MILFORD – The School Board wants to up the ante in a bond referendum they want the supervisors to set for school facilities.
The School Board initially went to the supervisors with a request to set a $25 bond referendum to pay for two projects for Caroline High School and Madison Elementary School.
At the panel’s regular meeting May 13, the School Board endorsed a recommendation of its capital improvements committee, which met earlier in the month to consider building needs to keep pace with growing student enrollment at the elementary school level.
The committee considered two options – expanding Madison Elementary School or building a new elementary school. It recommended the latter, converting the school system’s Diversified Learning Center in Ladysmith (formerly Ladysmith Elementary School) into a two-story elementary school. The committee’s recommendation was unanimous.
The new elementary school could cost an estimated $18 million. The panel recommended this option because it is more cost effective and will accommodate more students. The option is more cost effective largely because the school division already owns the land, it is served by utilities, and a portion of the building could be salvaged in the conversion process.
Of the School Board’s previous request of $25 million, $21 would pay for extensive renovations and additions to the high school, and $4 million would pay for modifications and improvements to Madison Elementary School.
The committee, made up of school officials, parents, and citizens, urged the School Board to ask the supervisors to set a bond referendum for $40 million. Its report was presented to the School Board by Herbert Tate.
The School Board voted unanimously to add the third project and to seek slightly more, $41 million.

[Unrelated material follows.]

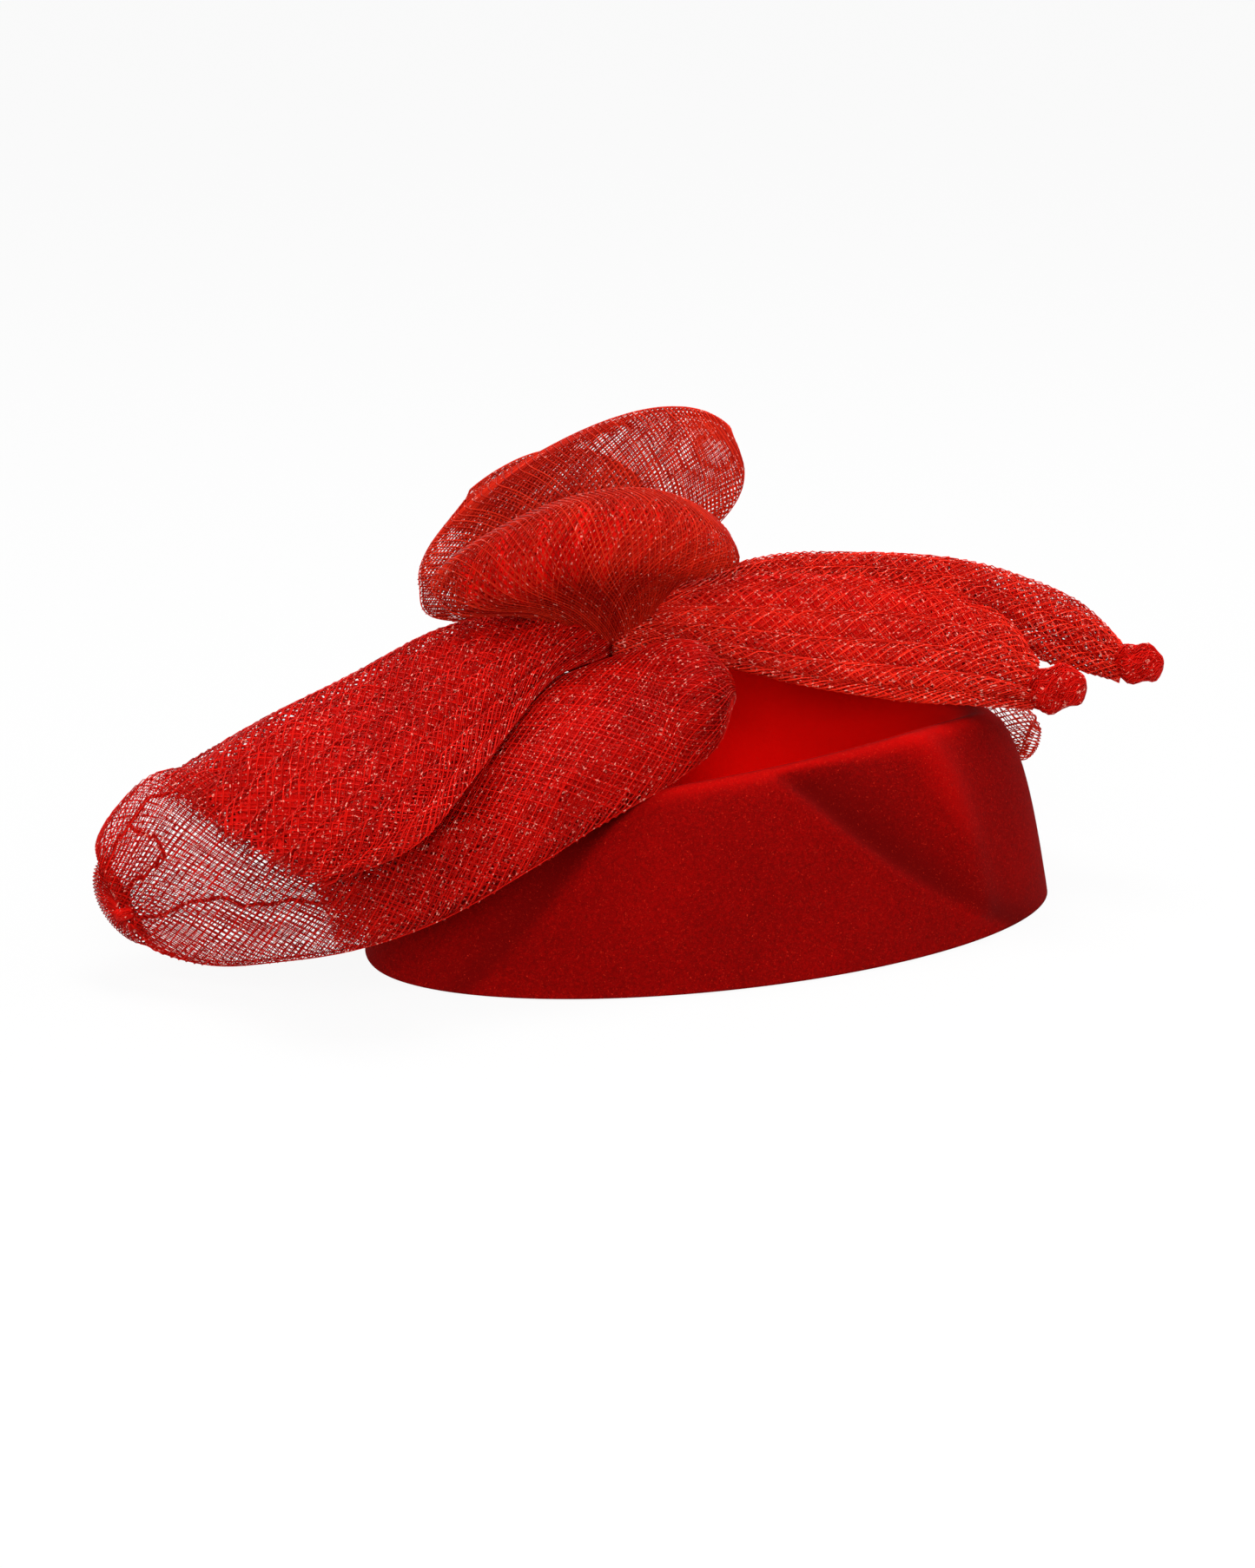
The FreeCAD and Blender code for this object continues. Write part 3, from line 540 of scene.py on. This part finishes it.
def weave_group():
    """Two families of slanting threads on weave millimetres, and how much of the gaps they cover.

    Pleat shade is painted light and shade of the pleats: noise drawn out along the cloth, as its pleats are; dashes
    are short slanting flecks of painted glint where a thread catches the light.
    Each family is a sine of (across plus or minus along) over the pitch. The cover widens the
    threads until no gap is left.
    """
    group, given, result = shader_group(
        "crin_weave", (("Weave", "Vector", None), ("Cover", "Float", 0.5), ("Pitch", "Float", 2.2)),
        (("Thread", "Float"), ("Solid", "Float"), ("PleatShade", "Float"), ("Dash", "Float")))
    # Painted light and shade of the pleats: noise drawn out along the cloth.
    drawn_out = place(group, "ShaderNodeMapping", {"Vector": given.outputs[0], "Scale": (0.02, 0.75, 4.0)})
    pleat_shade = place(group, "ShaderNodeTexNoise", {"Vector": drawn_out.outputs[0], "Scale": 1.0, "Detail": 2.0})
    # Noise cut high for the painted glint dashes.
    short = place(group, "ShaderNodeMapping", {"Vector": given.outputs[0], "Rotation": (0.0, 0.0, 0.6),
                                               "Scale": (0.55, 1.8, 3.0)})
    glint_noise = place(group, "ShaderNodeTexNoise", {"Vector": short.outputs[0], "Scale": 1.0, "Detail": 1.0})
    above = place(group, "ShaderNodeMath", {0: glint_noise.outputs[0], 1: 0.64}, operation="SUBTRACT")
    dash = place(group, "ShaderNodeMath", {0: above.outputs[0], 1: 12.0}, operation="MULTIPLY",
                 use_clamp=True)
    group.links.new(pleat_shade.outputs[0], result.inputs[2])
    group.links.new(dash.outputs[0], result.inputs[3])
    wander = place(group, "ShaderNodeTexNoise", {"Vector": given.outputs[0], "Scale": 0.12, "Detail": 2.0})
    part = place(group, "ShaderNodeSeparateXYZ", {0: given.outputs[0]})
    shifted = place(group, "ShaderNodeMath", {0: wander.outputs[0], 1: 9.0, 2: part.outputs[1]},
                    operation="MULTIPLY_ADD")
    families = []
    for operation in ("ADD", "SUBTRACT"):
        slant = place(group, "ShaderNodeMath", {0: shifted.outputs[0], 1: part.outputs[0]},
                      operation=operation)
        turns = place(group, "ShaderNodeMath", {0: slant.outputs[0], 1: given.outputs[2]}, operation="DIVIDE")
        angle = place(group, "ShaderNodeMath", {0: turns.outputs[0], 1: TURN}, operation="MULTIPLY")
        families.append(place(group, "ShaderNodeMath", {0: angle.outputs[0]}, operation="SINE").outputs[0])
    upper = place(group, "ShaderNodeMath", {0: families[0], 1: families[1]}, operation="MAXIMUM")
    thread = place(group, "ShaderNodeMath", {0: upper.outputs[0], 1: 0.5, 2: 0.5}, operation="MULTIPLY_ADD")
    wide = place(group, "ShaderNodeMath", {0: given.outputs[1], 1: 2.4, 2: upper.outputs[0]},
                 operation="MULTIPLY_ADD")
    solid = place(group, "ShaderNodeMath", {0: wide.outputs[0], 1: 4.0, 2: -4.4}, operation="MULTIPLY_ADD",
                  use_clamp=True)
    group.links.new(thread.outputs[0], result.inputs[0])
    group.links.new(solid.outputs[0], result.inputs[1])
    return group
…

At the suggestion of board member Mary Anderson, the panel split its request into two pieces – the $25 million it originally sought for the high school and Madison Elementary School, and an additional $16 million for a new elementary school. Structuring it that way gives the Board of Supervisors – and ultimately the voters – the option of approving either request, both, or none.
Anderson expressed fear that if the three projects were combined in one request, voters may balk at the entire package, and the school division would lose out on the two projects that are the highest priority – the high school and Madison Elementary school.

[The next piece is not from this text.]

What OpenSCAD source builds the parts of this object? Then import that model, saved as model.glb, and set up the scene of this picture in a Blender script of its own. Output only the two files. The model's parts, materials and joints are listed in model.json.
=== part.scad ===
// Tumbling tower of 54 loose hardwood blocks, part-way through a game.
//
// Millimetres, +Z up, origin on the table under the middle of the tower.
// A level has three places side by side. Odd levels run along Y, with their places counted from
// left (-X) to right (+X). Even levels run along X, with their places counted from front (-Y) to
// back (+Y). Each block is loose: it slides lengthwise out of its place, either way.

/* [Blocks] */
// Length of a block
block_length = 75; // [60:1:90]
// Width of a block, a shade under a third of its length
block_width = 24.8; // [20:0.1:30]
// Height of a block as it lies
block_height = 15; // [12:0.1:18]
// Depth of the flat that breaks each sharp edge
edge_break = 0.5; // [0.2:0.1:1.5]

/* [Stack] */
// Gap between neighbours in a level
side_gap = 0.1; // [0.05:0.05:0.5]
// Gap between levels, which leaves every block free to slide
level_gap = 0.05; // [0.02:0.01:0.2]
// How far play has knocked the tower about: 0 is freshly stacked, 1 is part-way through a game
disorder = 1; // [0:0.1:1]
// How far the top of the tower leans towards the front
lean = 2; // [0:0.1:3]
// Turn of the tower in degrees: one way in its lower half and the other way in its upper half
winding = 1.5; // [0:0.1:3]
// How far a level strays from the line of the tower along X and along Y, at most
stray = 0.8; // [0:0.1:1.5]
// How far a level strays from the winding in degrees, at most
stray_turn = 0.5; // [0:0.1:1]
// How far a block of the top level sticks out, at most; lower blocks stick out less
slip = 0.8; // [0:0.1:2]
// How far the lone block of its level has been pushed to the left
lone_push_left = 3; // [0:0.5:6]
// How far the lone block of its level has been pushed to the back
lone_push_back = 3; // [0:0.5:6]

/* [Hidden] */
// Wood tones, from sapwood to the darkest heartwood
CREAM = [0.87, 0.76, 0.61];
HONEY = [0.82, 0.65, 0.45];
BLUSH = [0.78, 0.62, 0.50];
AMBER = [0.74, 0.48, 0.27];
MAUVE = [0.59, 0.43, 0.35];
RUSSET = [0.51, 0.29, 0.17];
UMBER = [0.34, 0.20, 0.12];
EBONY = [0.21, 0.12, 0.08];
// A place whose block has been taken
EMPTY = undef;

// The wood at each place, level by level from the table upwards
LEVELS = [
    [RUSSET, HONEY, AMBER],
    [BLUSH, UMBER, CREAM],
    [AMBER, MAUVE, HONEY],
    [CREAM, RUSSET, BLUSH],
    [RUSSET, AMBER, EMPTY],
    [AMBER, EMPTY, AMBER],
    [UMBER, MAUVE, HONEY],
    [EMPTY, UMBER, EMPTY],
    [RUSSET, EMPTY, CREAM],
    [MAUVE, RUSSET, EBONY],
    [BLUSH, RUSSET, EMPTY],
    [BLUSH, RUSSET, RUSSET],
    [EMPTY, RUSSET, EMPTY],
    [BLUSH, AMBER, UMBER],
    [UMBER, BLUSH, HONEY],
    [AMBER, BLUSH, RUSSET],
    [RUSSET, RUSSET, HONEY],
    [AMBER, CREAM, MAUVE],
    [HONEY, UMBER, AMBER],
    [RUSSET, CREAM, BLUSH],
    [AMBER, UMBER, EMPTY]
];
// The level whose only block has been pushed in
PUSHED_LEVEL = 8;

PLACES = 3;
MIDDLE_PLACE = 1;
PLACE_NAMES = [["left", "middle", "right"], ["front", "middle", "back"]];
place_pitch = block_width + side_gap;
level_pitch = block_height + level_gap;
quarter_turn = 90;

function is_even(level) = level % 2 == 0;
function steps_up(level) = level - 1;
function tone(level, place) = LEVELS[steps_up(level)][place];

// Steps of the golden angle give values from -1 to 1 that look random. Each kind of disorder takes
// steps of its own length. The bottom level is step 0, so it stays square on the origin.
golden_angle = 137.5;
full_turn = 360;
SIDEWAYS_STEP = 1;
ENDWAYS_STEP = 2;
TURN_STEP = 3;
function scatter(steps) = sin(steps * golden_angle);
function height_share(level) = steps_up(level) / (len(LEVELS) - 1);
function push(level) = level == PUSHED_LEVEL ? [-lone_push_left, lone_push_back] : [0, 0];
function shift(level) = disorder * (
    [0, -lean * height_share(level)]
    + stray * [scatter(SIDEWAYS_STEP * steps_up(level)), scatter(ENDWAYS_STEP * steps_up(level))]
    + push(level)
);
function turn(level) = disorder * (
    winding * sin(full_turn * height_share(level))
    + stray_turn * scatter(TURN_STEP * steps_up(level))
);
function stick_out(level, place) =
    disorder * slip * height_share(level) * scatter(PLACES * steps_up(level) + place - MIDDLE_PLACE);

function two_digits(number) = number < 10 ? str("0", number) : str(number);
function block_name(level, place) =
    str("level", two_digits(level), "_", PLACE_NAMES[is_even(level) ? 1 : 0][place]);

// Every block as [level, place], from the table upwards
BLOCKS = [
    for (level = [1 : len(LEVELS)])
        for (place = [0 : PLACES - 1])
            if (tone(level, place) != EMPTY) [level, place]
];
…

Fellow board member George Spaulding initially disagreed. “These things…are not extra,” he said, referring to the need for another elementary school.
“I really think that it’s time for the county to step up to the plate and plan for the future,” said board member Mack Wright Jr.

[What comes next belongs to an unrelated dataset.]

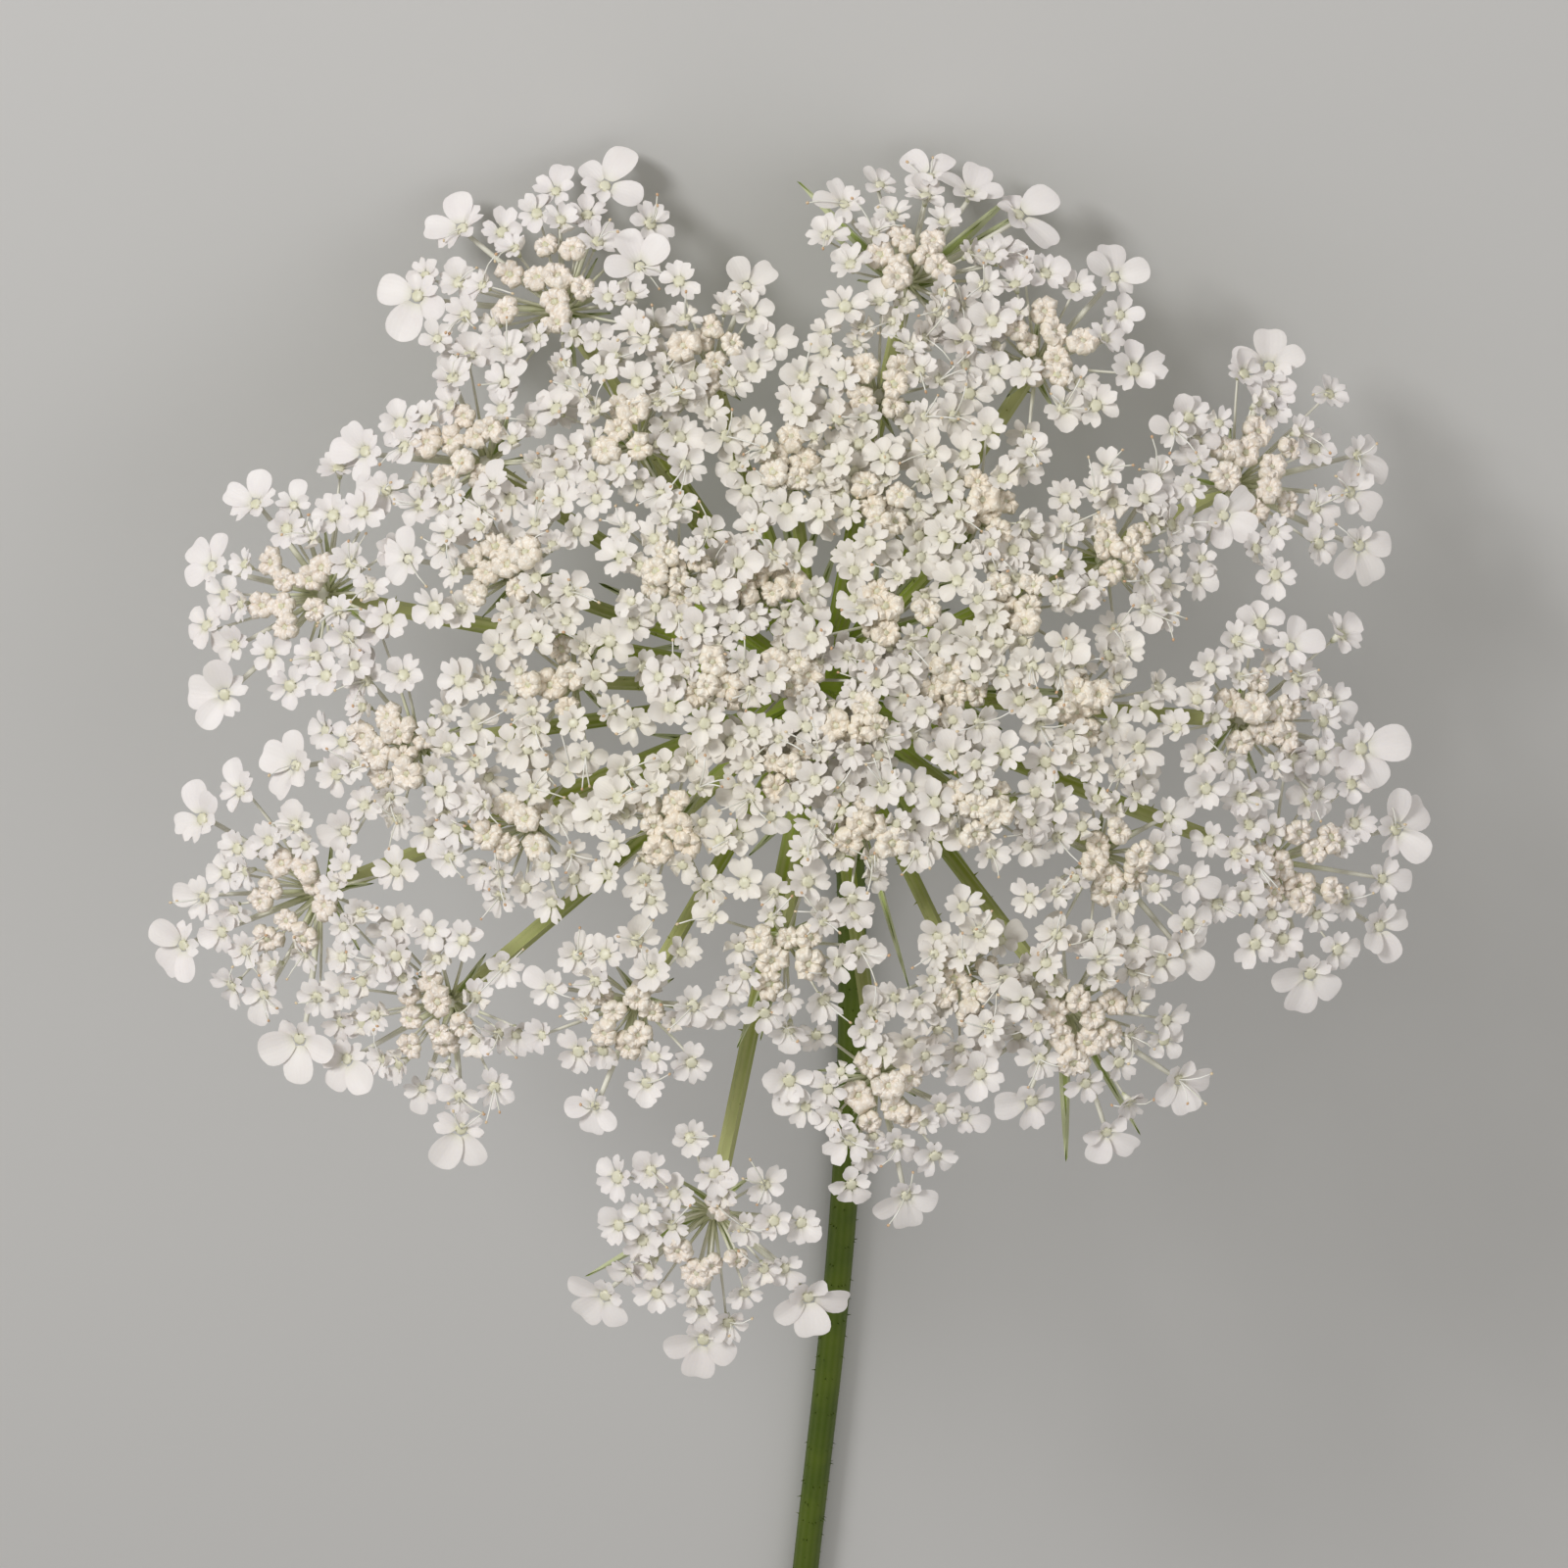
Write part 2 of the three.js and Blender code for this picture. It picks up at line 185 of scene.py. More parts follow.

“The growth is here,” added Wright. “You have to face it.”
Superintendent Greg Killough noted that enrollment is increasing because of Caroline’s growing population, not because of growth in new home construction. The school division will need another elementary school in three to five years, he predicted. (Caroline’s enrollment was at 4,222 in the fall of 2012 and is projected to reach 4,529 by 2016 and 4,846 by 2022.) Killough also noted that deferring action on needs for facilities will result in higher building costs in the future.
“People have got to wise up pretty soon,” said Spaulding, and recognize the school division’s growing enrollment and need for facilities and adequate funding. The School Board is constantly in a position of “begging, begging to try to keep our school system afloat,” he said.
“We don’t want to be second class our whole life,” added Spaulding.
In March the Board of Supervisors directed the county’s legal counsel to begin preparing the legal documents in order to set a bond referendum on the November ballot, but the supervisors have not yet voted on a school bond issue.